The popular Sa’ar announced Tuesday he was leaving Likud to form a new party, declaring his goal of replacing Netanyahu as prime minister. He submitted his resignation from the Knesset on Wednesday and later picked up support from Derech Eretz lawmakers Yoaz Hendel and Zvi Hauser, who said they would join his party.

His announcement came as fresh elections appear to be on the horizon, with the coalition’s Blue and White party advancing a bill to dissolve the Knesset, and a December 23 deadline to pass a budget or also automatically go to elections swiftly approaching.

Former IDF chief of staff Gadi Eisenkot, right, is interviewed by Amos Yadlin at the Institute for National Security Studies annual conference in Tel Aviv on January 27, 2019. (INSS)

Channel 12 also asked respondents how they would vote if maverick Likud MK Yifat Shasha-Biton and former IDF chief of staff Gadi Eisenkot join Sa’ar’s party, as reports have suggested they may.

In such a scenario, Sa’ar’s party would grow to 22 seats and Likud would pick up 26.

If Sa’ar were to team up with Bennett’s Yamina, the combined slate would get 32 seats, with Likud remaining steady at 26, according to the network.

The TV polls also asked who is best suited to be prime minister.

In the Channel 12 survey, Netanyahu led with 29 percent of respondents, followed by Sa’ar with 16%, Bennett with 13% and opposition Leader Yair Lapid, who heads Yesh Atid-Telem, with 10%. Only 5% said Defense Minister Benny Gantz, who leads Blue and White and also holds the post of alternative prime minister as part of his power-sharing deal with Netanyahu.

Thirty-one percent of respondents to the Channel 13 poll said Netanyahu, 16% Sa’ar, 12% Bennett, 12% Lapid and 8% Gantz.

Kan’s poll asked separately who was best suited to be prime minister between Netanyahu and Sa’ar and Netanyahu and Bennett. In the first scenario, 40% of respondents said Netanyahu and 32% said Sa’ar. When Netanyahu was paired with Bennett, 39% said the premier, opposed to 25% who said Bennett.
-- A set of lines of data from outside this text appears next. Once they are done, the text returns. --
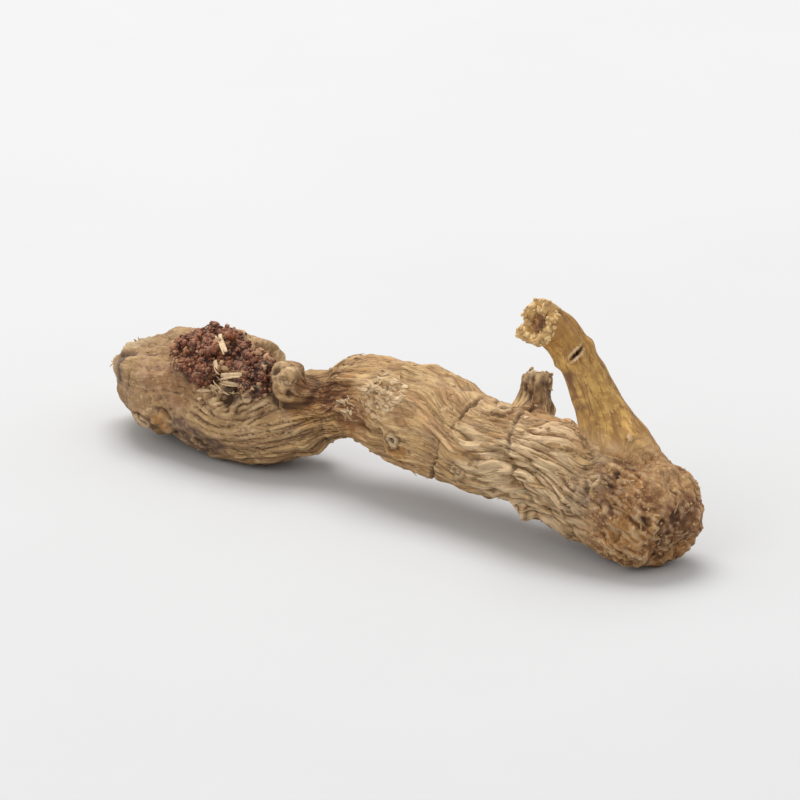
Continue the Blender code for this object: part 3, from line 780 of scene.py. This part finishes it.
base = layered(
    tree, base,
    ("joint", 0.80, joint_tone),
    ("growing_end", 0.90, end_tone),
    # painted shade on faces that point down
    ("under", 0.45, (0.215, 0.108, 0.044)),
    ("orange", 0.8, (0.42, 0.190, 0.045)),
    # red streaks and spots of the skin, and painted shade on one side of the shoot
    ("red", 0.88, (0.215, 0.078, 0.028)),
    (purple, 0.85, (0.108, 0.062, 0.055)),
    (times(tree, purple, dots), 0.9, (0.030, 0.014, 0.012)),
    ("crust", 1.0, crust_tone),
    ("knob", 1.0, layered(tree, knob_tone, (specks, 0.6, (0.66, 0.480, 0.280)))),
    ("bud", 0.75, mixed(tree, blotches, (0.46, 0.290, 0.130), (0.16, 0.080, 0.038))),
    ("shoot", 1.0, shoot_tone),
    ("cut", 1.0, mixed(tree, specks, (0.50, 0.29, 0.095), (0.85, 0.61, 0.29))),
    ("core", 0.85, mixed(tree, specks, (0.28, 0.115, 0.038), (0.62, 0.34, 0.16))),
)

# crests are paler, partly in the skin's own worn tone and partly as painted highlight; furrows and low places
# are darker as painted shade, and cracks and gaps between plates darker in the bark's own pattern
pale_crest_and_highlight = times(tree, times(tree, sloped(tree, marked(tree, "crest"), 0.05, 0.9), 0.50), off_shoot)
base = mixed(tree, pale_crest_and_highlight, base, mixed(tree, 0.5, base, (0.84, 0.60, 0.31)))
furrow_shade = sloped(tree, marked(tree, "crest"), -0.05, -0.80)
low_place_shade = sloped(tree, marked(tree, "swell"), 0.0, -0.9)
shade = times(tree, reckoned(tree, "MAXIMUM", furrow_shade, times(tree, low_place_shade, 0.55)), off_shoot)
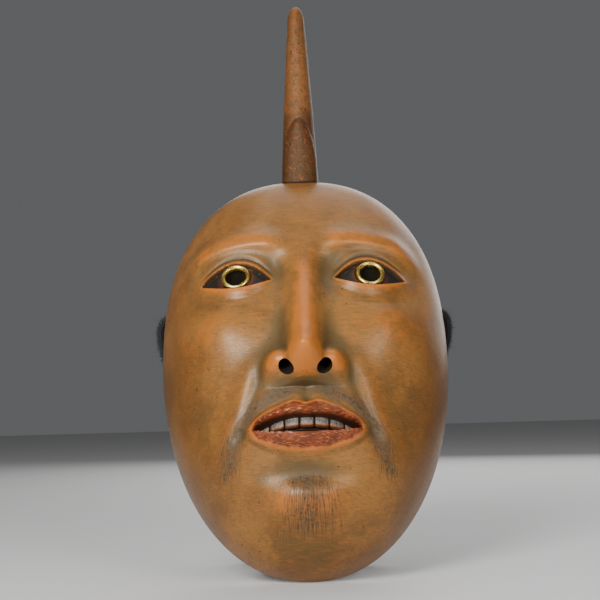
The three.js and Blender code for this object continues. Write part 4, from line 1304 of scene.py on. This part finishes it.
def rounded_corners(corners, middle):
    """Three points for each corner of a loop, which round it off."""
    reach, reach_inset, corner_inset = TIE_CORNER.values()
    points = []
    for k, corner in enumerate(corners):
        inwards = unit(middle - corner)
        back, ahead = (unit(corners[j % 4] - corner) for j in (k - 1, k + 1))
        points += [corner + reach * back + reach_inset * inwards, corner + corner_inset * inwards,
                   corner + reach * ahead + reach_inset * inwards]
    return points


def string_tie(name, side_name, material):
    """Two turns of paper string round the bundle of the coil, with a small knot on top."""
    low, high = COIL["inner"] - TIE["gap"], COIL["outer"] + TIE["gap"]
    top = COIL["height"] + TIE["top"]
    z = TIE["z"]
    corners = np.array([(low, z), (high, z), (high, top), (low, top)])
    loop = rounded_corners(corners, np.array([(low + high) / 2, top / 2]))
    side = SIDES[side_name]
    cx, cy = COIL_PLACE[side_name]
    base = np.array([side * cx, cy - CENTRE_Y, 0])
    outwards = np.array([side * math.cos(TIE["angle"]), math.sin(TIE["angle"]), 0])
    sideways = np.array([-outwards[1], outwards[0], 0])
    upwards = np.array([0, 0, 1])
    path = []
    for k in range(2 * len(loop) + 1):
        r, h = loop[k % len(loop)]
        path.append(base + r * outwards + h * upwards + (k / len(loop) - 1) * TIE["pitch"] * sideways)
    tie = tube(name, smooth_path(path, 0.35), TIE["radius"], material, sides=12, taper=0.3)
    on_top = base + (low + high) / 2 * outwards + (top + 0.5) * upwards
    eight = [on_top + 1.1 * math.cos(a) * sideways + 1.3 / 1.4 * math.sin(2 * a) * outwards
             + 0.3 * math.sin(3 * a) * upwards for a in np.linspace(0.2, 2 * math.pi - 0.2, 60)]
    knot = tube("knot", np.array(eight), TIE["knot_radius"], material, sides=10, taper=0.3)
    return joined(name, [tie, knot])


def joined(name, objects):
    """One object from several."""
    with bpy.context.temp_override(active_object=objects[0], selected_editable_objects=objects):
        bpy.ops.object.join()
    objects[0].name = name
    return objects[0]


def nap(name, path, material, seed):
    """Short loose fibres that stand off a cord's surface."""
    draw = np.random.default_rng(seed)
    tangents = unit(np.gradient(path, axis=0))
    lengths = lengths_along(path)
    count = int(lengths[-1] * math.pi * CORD_DIAMETER * NAP["density"])
    where = draw.uniform(0, lengths[-1], count)
    centre, tangent = (np.stack([np.interp(where, lengths, rows[:, k]) for k in range(3)], axis=1)
                       for rows in (path, tangents))
    outward = unit(np.cross(tangent, draw.normal(size=(count, 3))))
    lean = draw.normal(size=(count, 3)) * 0.45
    reach = draw.uniform(0.5, 1.0, (count, 1)) ** 1.5 * NAP["length"]
    root = centre + outward * (CORD_DIAMETER / 2 - NAP["root"])
    middle = root + (outward + 0.6 * lean) * reach * 0.5
    end = middle + (outward * 0.6 + 1.7 * lean) * reach * 0.5
    across = NAP["half_width"] * unit(np.cross(outward, draw.normal(size=(count, 3))))
    points = np.stack([root - across, root + across, middle + across, middle - across, end], axis=1)
    points[:, :, 2] = np.maximum(points[:, :, 2], 0.05)  # none reaches into the table
    starts = range(0, 5 * count, 5)
    faces = [(k, k + 1, k + 2, k + 3) for k in starts] + [(k + 3, k + 2, k + 4) for k in starts]
    return mesh_object(name, points.reshape(-1, 3), faces, material)


def make_cord(side_name, braid, fibre, paper):
    side = SIDES[side_name]
    knot_start = CORD_START - GAP - KNOT["length"]
    start = [tuple(LEAN_MM @ hole_point(side, a)) for a in (knot_start - 1, CORD_START, CORD_START / 2, 0)]
    route = [(side * x, y - CENTRE_Y, z)
             for x, y, z in ROUND_THE_RIM + TO_THE_COIL[side_name] + coil_points(side_name)]
    middle, direction = end_knot_place(side_name)
    path = smooth_path(start + route + [tuple(middle + (KNOT["length"] / 2 + 1.5) * direction)], 0.8)
    cord = tube(side_name + "_tying_cord", path, CORD_DIAMETER / 2, braid, sides=16, taper=0.4)
    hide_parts(side_name + "_cord", side_name + "_cord_coil")
    end_knot = wrapped_knot(side_name + "_end_knot", middle, direction, braid)
    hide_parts(side_name + "_cord_end_knot")
    knot_middle = LEAN_MM @ hole_point(side, knot_start + KNOT["length"] / 2)
    inwards = LEAN_MM.to_3x3() @ -hole_direction(side)
    stopper = wrapped_knot(side_name + "_stopper_knot", knot_middle, inwards, braid)
    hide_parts(side_name + "_cord_stopper_knot")
    tie = string_tie(side_name + "_paper_tie", side_name, paper)
    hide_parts(side_name + "_coil_tie")
    fuzz = nap(side_name + "_cord_nap", path, fibre, seed=5 + side)
    for piece in (cord, end_knot, stopper, fuzz, tie):
        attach(piece, "mask")


def make_cords():
    braid = braid_material("black_braid", (6, 6, 7), (24, 24, 28))
    fibre = nap_material()
    paper = braid_material("paper_string", (150, 132, 100), (208, 194, 160), pitch=1.6, strands=3)
    for side_name in SIDES:
        make_cord(side_name, braid, fibre, paper)


# ---- wearing pads ---------------------------------------------------------------------------------
PADS = dict(
    forehead_pad=dict(x=0, z=170, half_width=30, half_height=10),
    right_cheek_pad=dict(x=-37, z=84, half_width=10, half_height=14),
    left_cheek_pad=dict(x=37, z=84, half_width=10, half_height=14),
)
PAD_VOXEL = 0.0016  # metres
PAD_BULGE = 0.6  # the furthest that the cloth may move
SEAM = dict(radius=0.6, inset=0.2, up=2.1, step=0.5)
CLOTH_FRAMES = 20
CLOTH_SCALE = 10  # a pad is simulated at the size of a cushion, where cloth settles well


def blown_up(obj):
    """Cloth with a little pressure inside, which rounds and wrinkles the pillow."""
    step = obj.modifiers.new("cloth", "CLOTH")
    settings = step.settings
    settings.quality = 5
    settings.mass = 0.3
    settings.tension_stiffness = settings.compression_stiffness = 20
    settings.bending_stiffness = 0.4
    settings.use_pressure = True
    settings.uniform_pressure_force = 4
    settings.effector_weights.gravity = 0
    step.point_cache.frame_start, step.point_cache.frame_end = 1, CLOTH_FRAMES
    for number in range(1, CLOTH_FRAMES + 1):
        bpy.context.scene.frame_set(number)
    baked(obj)
    bpy.context.scene.frame_set(1)


def pad_outline(pad):
    """The line of the seam round a pad's edge, in the mask's frame."""
    angles = ring_angles(120)
    u, v = (np.sign(wave) * np.abs(wave) ** 0.5 for wave in (np.cos(angles), np.sin(angles)))
    x = pad["x"] + u * (pad["half_width"] - SEAM["inset"])
    z = pad["z"] + v * (0.96 * pad["half_height"] - SEAM["inset"])
    return np.stack([x, -back_depth(x, z) + SEAM["up"], z], axis=1)


def make_pads():
    """Cotton pads with a corded seam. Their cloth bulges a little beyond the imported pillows."""
    cotton = cloth_material()
    piping = braid_material("seam_cord", (120, 104, 76), (196, 182, 150), pitch=1.4, strands=3)
    for name, place in PADS.items():
        pad = link(bpy.data.objects.new(name + "_cotton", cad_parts[name].data.copy()))
        dress(pad, cotton)
        for vertex in pad.data.vertices:
            vertex.co *= CLOTH_SCALE
        step = pad.modifiers.new("remesh", "REMESH")
        step.mode, step.voxel_size = "VOXEL", PAD_VOXEL * CLOTH_SCALE
        baked(pad)
        before = positions(pad)
        blown_up(pad)
        moved = (positions(pad) - before) / CLOTH_SCALE
        far = np.linalg.norm(moved, axis=1)
        moved *= (np.minimum(far, PAD_BULGE) / np.maximum(far, 1e-6))[:, None]
        pad.data.vertices.foreach_set("co", ((before / CLOTH_SCALE + moved) * MM).ravel())
        step = pad.modifiers.new("smooth", "SUBSURF")
        step.levels = 1
        baked(pad)
        dress(pad, cotton)
        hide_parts(name)
        outline = upright(pad_outline(place))
        seam_line = smooth_path(np.concatenate([outline, outline[:1]]), SEAM["step"])
        seam = tube(name + "_seam", seam_line, SEAM["radius"], piping, sides=10)
        for piece in (pad, seam):
            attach(piece, "mask")
        seam.parent = pad
        seam.matrix_parent_inverse = pad.matrix_world.inverted()


# ---- build ----------------------------------------------------------------------------------------
make_cords()
make_shell()
make_hair_strokes()
make_teeth()
make_eye_rings()
make_horn()
make_pads()
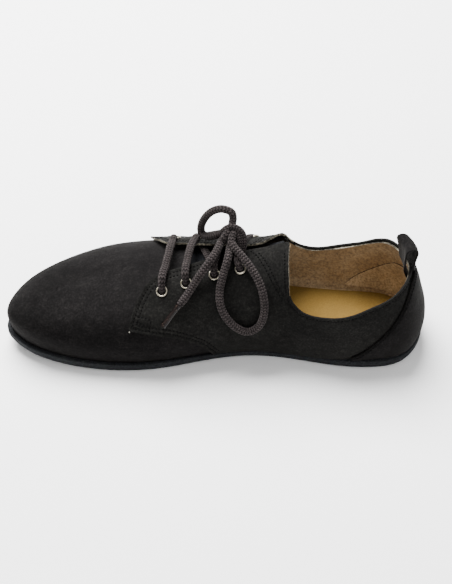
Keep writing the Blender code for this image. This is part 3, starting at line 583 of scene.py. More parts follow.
# %% Sizes and sections of the last
SOLE_LENGTH = 0.282
BALL_WIDTH = 0.100
INSTEP_HEIGHT = 0.085
HEEL_REST_X = 0.040
PLATE_THICKNESS = 0.0042
RIM_HEIGHT = 0.0028
RIM_WIDTH = 0.0040
TOE_SPRING = 0.0075
HEEL_LIFT = 0.0015
ARCH_LIFT = 0.0010
UPPER_WALL = 0.0014
OVERLAY_WALL = 0.0014
SEAM_GAP = 0.0005
OVERLAY_GAP = 0.0006
QUARTER_OUT = OVERLAY_GAP + OVERLAY_WALL
COUNTER_OUT = QUARTER_OUT + SEAM_GAP + OVERLAY_WALL
TUCK = 0.0020
WIDEST_HEIGHT = 0.0120
COLUMNS = ("medial_x", "medial_y", "medial_rim", "lateral_x", "lateral_y", "lateral_rim", "lip",
           "crest_x", "crest_y", "crest_z", "medial_round", "lateral_round")
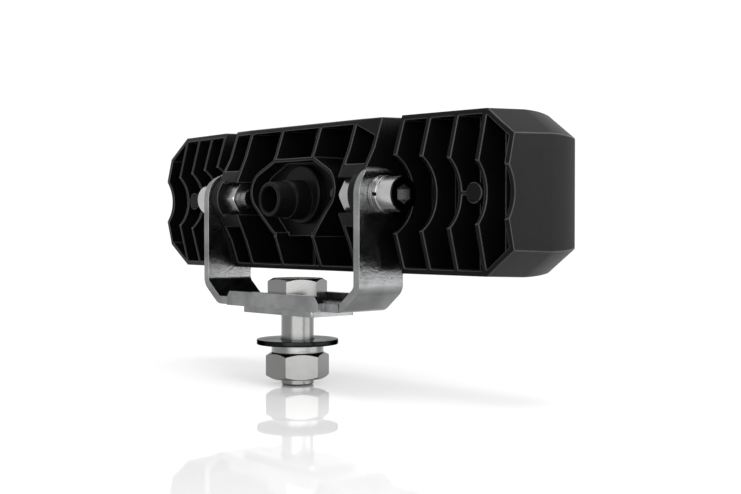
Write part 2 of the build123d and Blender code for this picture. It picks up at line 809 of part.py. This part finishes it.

Prime Minister Benjamin Netanyahu speaks during a press conference at the Health Ministry in Jerusalem on December 9, 2020. (Yonatan Sindel/Flash90)

The Channel 12 survey was conducted by pollster Manu Geva and included 502 respondents, with a 4.4% margin of error.

Channel 13’s poll, done by Kamil Fuchs, had 1,106 respondents and a 3.5% margin of error.

The Kan survey was made up of 550 respondents, with a 4.4% margin of error.